THE EXERCISE: The material below contains a line with "Keep writing the" and a line with "return result". Copy exactly those two lines and all lines between them.

## START SUPPLIED RECORDS

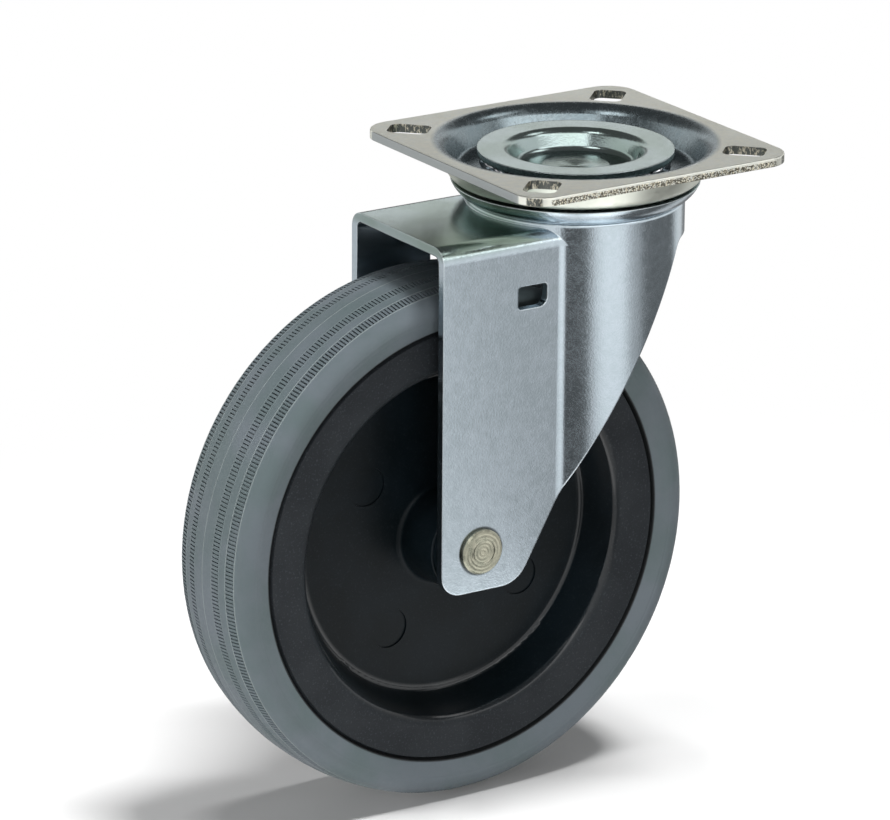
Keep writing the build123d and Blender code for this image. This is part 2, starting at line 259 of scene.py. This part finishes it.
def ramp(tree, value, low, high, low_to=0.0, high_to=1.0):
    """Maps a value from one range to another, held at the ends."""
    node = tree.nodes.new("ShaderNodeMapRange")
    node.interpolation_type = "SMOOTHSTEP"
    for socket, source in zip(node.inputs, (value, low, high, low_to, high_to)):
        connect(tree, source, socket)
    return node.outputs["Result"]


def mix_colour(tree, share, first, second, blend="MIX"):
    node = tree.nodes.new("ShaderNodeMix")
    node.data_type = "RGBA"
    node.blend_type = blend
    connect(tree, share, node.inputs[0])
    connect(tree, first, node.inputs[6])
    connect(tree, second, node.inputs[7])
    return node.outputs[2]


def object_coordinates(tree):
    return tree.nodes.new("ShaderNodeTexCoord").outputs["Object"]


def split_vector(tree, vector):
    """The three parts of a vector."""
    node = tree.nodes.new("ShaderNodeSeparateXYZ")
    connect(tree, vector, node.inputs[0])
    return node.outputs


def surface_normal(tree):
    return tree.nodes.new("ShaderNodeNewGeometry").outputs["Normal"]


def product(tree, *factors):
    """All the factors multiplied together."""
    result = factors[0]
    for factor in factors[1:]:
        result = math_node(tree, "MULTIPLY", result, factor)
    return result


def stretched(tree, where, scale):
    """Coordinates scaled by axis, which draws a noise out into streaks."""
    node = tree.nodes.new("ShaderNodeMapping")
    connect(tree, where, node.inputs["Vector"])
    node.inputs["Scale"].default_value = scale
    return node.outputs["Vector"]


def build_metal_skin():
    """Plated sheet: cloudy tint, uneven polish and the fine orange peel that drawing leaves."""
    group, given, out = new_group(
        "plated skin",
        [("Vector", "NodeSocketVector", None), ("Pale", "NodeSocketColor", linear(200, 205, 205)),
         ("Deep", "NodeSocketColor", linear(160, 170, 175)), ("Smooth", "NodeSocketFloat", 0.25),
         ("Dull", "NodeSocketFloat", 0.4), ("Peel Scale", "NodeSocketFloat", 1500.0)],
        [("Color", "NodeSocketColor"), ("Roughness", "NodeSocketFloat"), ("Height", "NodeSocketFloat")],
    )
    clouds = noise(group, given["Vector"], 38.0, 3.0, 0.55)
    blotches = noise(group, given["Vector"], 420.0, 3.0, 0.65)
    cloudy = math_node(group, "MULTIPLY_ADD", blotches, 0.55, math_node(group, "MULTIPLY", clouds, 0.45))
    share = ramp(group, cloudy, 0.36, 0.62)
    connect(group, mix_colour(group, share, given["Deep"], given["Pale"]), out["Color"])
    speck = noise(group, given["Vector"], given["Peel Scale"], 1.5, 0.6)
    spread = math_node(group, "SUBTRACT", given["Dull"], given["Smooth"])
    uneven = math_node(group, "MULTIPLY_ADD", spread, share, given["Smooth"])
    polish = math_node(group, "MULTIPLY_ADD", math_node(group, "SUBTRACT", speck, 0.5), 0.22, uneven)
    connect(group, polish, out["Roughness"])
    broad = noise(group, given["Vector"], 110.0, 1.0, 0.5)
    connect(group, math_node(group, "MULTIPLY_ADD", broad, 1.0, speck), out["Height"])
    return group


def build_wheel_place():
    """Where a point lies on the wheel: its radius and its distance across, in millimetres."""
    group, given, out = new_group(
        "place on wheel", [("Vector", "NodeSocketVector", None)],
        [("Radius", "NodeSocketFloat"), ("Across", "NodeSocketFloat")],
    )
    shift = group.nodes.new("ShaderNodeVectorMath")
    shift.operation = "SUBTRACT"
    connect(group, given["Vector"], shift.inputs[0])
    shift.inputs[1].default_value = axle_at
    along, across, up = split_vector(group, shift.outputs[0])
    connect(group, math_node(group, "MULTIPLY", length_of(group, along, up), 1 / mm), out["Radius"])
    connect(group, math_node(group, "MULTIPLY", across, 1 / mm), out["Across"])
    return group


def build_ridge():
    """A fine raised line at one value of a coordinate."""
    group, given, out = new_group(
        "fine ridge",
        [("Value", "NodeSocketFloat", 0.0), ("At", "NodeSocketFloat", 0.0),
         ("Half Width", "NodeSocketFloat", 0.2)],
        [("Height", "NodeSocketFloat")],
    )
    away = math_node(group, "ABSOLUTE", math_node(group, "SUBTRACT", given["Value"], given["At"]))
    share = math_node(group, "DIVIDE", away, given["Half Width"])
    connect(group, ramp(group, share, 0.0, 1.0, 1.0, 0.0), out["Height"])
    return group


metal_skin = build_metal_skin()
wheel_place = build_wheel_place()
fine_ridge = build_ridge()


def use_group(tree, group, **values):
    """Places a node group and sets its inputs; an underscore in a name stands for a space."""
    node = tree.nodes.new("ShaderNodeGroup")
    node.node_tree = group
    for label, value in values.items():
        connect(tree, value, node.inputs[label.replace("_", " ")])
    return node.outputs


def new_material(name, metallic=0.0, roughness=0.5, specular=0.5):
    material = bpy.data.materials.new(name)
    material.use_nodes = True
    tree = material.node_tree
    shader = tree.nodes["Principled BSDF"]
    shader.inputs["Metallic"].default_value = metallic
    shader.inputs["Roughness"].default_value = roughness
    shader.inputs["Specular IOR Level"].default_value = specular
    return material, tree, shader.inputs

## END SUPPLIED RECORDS
## START SUPPLIED RECORDS

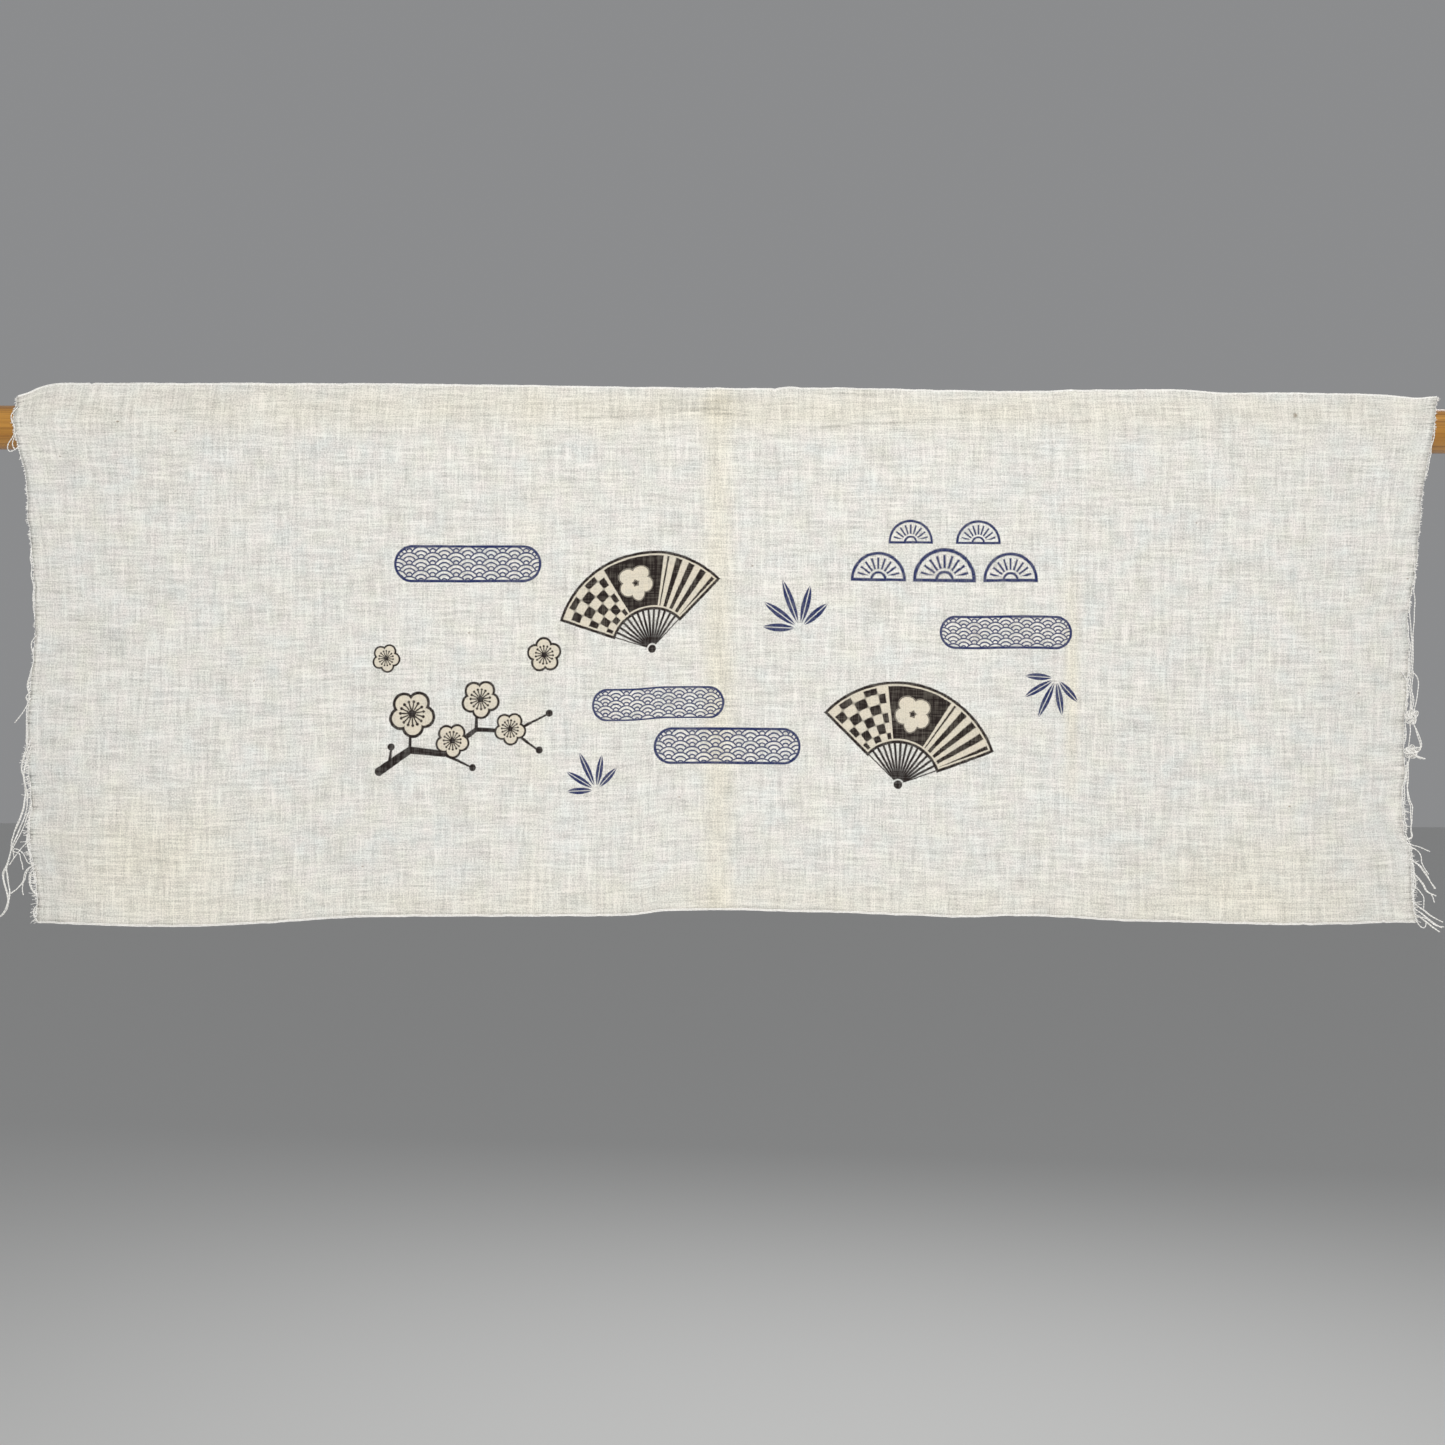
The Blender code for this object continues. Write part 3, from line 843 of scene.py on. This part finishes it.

## END SUPPLIED RECORDS
## START SUPPLIED RECORDS

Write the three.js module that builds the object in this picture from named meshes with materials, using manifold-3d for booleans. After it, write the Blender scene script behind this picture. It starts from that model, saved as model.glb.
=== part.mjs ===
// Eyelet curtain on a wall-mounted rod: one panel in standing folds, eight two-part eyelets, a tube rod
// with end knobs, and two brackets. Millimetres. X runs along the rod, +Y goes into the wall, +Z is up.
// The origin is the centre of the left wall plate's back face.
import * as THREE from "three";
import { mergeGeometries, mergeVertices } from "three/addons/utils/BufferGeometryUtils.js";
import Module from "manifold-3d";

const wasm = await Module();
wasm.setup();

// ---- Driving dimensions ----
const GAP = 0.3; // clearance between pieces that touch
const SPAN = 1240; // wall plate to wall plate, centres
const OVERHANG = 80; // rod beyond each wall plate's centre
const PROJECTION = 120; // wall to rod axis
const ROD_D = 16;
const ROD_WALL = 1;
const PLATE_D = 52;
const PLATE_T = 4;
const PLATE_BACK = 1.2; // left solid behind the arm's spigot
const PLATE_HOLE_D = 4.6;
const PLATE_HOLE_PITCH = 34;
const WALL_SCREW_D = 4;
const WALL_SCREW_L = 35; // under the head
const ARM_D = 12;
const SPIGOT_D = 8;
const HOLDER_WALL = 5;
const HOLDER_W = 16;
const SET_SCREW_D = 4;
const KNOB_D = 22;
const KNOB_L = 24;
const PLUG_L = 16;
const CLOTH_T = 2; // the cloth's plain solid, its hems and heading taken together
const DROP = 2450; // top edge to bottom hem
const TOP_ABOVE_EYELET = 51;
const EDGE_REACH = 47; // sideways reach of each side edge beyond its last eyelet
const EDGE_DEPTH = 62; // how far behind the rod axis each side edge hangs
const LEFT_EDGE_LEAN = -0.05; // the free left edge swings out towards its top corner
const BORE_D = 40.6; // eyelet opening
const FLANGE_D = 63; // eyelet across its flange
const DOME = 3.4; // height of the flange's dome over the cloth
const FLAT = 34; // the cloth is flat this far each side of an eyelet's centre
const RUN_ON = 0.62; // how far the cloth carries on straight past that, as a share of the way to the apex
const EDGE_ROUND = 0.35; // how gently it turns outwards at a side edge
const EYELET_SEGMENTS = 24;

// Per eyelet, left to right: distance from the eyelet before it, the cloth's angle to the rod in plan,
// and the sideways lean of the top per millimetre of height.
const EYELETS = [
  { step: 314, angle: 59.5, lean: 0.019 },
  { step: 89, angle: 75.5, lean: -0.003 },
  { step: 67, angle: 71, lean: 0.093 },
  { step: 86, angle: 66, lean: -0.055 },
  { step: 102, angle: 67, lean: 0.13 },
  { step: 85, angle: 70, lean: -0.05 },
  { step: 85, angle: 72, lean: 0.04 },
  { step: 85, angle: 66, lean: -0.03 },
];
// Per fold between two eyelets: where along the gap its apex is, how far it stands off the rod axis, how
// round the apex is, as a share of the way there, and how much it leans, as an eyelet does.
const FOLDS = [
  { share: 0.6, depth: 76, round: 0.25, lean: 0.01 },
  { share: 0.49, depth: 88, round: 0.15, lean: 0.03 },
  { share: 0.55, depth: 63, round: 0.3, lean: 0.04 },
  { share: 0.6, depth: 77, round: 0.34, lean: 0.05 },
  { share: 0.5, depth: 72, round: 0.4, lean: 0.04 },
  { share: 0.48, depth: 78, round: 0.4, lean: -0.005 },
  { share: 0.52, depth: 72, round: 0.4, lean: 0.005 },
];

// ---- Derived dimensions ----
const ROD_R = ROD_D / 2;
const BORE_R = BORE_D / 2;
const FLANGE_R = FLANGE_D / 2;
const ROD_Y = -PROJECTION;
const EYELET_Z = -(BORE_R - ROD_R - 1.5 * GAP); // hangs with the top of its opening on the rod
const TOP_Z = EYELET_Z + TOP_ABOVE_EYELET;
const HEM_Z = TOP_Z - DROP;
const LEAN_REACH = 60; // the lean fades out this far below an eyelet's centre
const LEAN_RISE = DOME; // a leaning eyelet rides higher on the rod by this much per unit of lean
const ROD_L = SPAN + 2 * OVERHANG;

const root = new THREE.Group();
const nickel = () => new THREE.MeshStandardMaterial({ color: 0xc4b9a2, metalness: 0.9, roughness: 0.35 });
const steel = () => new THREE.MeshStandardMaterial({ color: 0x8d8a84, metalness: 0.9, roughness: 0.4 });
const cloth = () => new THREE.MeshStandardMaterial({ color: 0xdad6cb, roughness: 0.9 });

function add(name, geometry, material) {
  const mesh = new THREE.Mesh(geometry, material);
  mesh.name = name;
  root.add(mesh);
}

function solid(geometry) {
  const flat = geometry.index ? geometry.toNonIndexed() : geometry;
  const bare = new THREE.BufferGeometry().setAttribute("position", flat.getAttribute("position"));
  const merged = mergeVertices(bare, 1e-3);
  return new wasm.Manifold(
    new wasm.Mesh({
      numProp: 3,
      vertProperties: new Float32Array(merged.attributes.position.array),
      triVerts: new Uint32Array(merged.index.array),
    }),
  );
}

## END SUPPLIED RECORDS

RESULT BELOW:
Keep writing the build123d and Blender code for this image. This is part 2, starting at line 259 of scene.py. This part finishes it.
def ramp(tree, value, low, high, low_to=0.0, high_to=1.0):
    """Maps a value from one range to another, held at the ends."""
    node = tree.nodes.new("ShaderNodeMapRange")
    node.interpolation_type = "SMOOTHSTEP"
    for socket, source in zip(node.inputs, (value, low, high, low_to, high_to)):
        connect(tree, source, socket)
    return node.outputs["Result"]


def mix_colour(tree, share, first, second, blend="MIX"):
    node = tree.nodes.new("ShaderNodeMix")
    node.data_type = "RGBA"
    node.blend_type = blend
    connect(tree, share, node.inputs[0])
    connect(tree, first, node.inputs[6])
    connect(tree, second, node.inputs[7])
    return node.outputs[2]


def object_coordinates(tree):
    return tree.nodes.new("ShaderNodeTexCoord").outputs["Object"]


def split_vector(tree, vector):
    """The three parts of a vector."""
    node = tree.nodes.new("ShaderNodeSeparateXYZ")
    connect(tree, vector, node.inputs[0])
    return node.outputs


def surface_normal(tree):
    return tree.nodes.new("ShaderNodeNewGeometry").outputs["Normal"]


def product(tree, *factors):
    """All the factors multiplied together."""
    result = factors[0]
    for factor in factors[1:]:
        result = math_node(tree, "MULTIPLY", result, factor)
    return result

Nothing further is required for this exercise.